Think about a time when someone said: tell me about yourself. The instinct wasn't to find the simplest answer. It was to find the most complete one. The one that left no room for doubt. We carried that instinct with us everywhere. Into the job interview where we gave a strong answer and kept going, adding context and explaining the explanation. Into the performance review where three good things didn't feel like enough. Into the presentation with too many slides and six objectives when only one mattered. We do this in different rooms, on both sides of the brief, for the same unspoken reason. This isn't a brand problem or an agency problem. It's a human one.
Committing to one thing means letting go of everything else and letting go is often the hardest part. When a simple idea makes it through strategy and into any room where it must be sold, two things happen: the fear that it looks like not enough work was done, and the deeper worry that being so committed to a single idea is too big a risk. Psychologist and behavioural scientist Gerd Gigerenzer calls it defensive decision-making: when people choose not what is best, but what is easiest to defend. In a high-stakes environment, it feels safer to be wrong with a complex spreadsheet than to be right with a simple feeling. So, another message gets added, a third claim for a stakeholder and a fourth objective because one felt too thin. Not to make the idea stronger, but to make the people behind it feel protected. In that moment, we stop serving the work and start protecting ourselves.
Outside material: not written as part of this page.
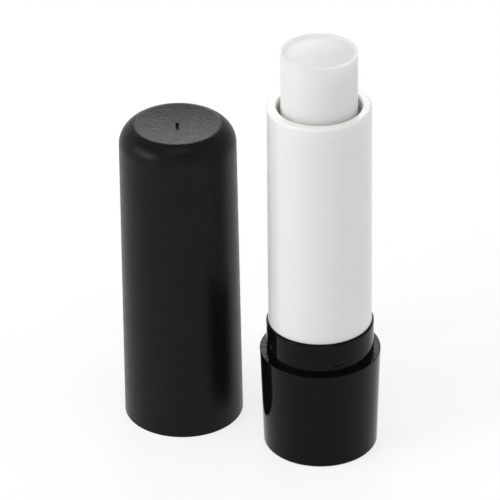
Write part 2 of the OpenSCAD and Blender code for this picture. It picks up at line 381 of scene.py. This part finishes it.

The complexity we create rarely feels like protection in the moment. It feels like diligence, thoroughness, and doing the job properly. That's what makes it so hard to catch and so easy to repeat. We add because the stakes are high and standing behind one idea, in a room full of doubt, takes more confidence than most of us feel in that moment.
Simplicity is far easier to admire in someone else's work than to defend in your own. We see it in the brands we keep coming back to, the ones that are easy to understand and impossible to forget. The work that stops us mid-scroll and leaves us with a reaction that is equal parts admiration and envy: why didn't we think of that? Getting to the idea is rarely the hard part. It's the confidence to stop there - to stop adding once the idea is already whole. We admire that ease in someone else's work because we rarely extend the same trust to our own.
We're so focused on what we're saying that we forget what it feels like to be on the receiving end of our work. Simple means the person on the receiving end doesn't have to work. They don't have to sort through claims or weigh up messages or decide what matters. It's already been decided for them. That's not less work. That's the hardest work there is - knowing what to say, deciding what to cut, and having the confidence to leave it there.
Start noticing the moment you feel the urge to add. Not to stop it immediately, but to get curious about it. Ask what's driving it. If adding more genuinely strengthens the idea, keep it. If it's coming from anxiety rather than clarity, cut it. Once you start doing this honestly, you realise the best creative decisions were never just about the work. They were about knowing yourself well enough to know when you're getting in the way of it. That's the whole practice. Not a checklist, not a process, just that one question asked honestly every time the urge to add shows up. That gap, between what the work needs and what you need, is where the real editing happens. And it's less about cutting words than it is about catching yourself.
People don't need more. They need something they can hold onto, something clear and something true. The bravest thing we can do for the people we're trying to reach, and for ourselves, is to choose to say what matters, mean it completely, and trust that it is enough.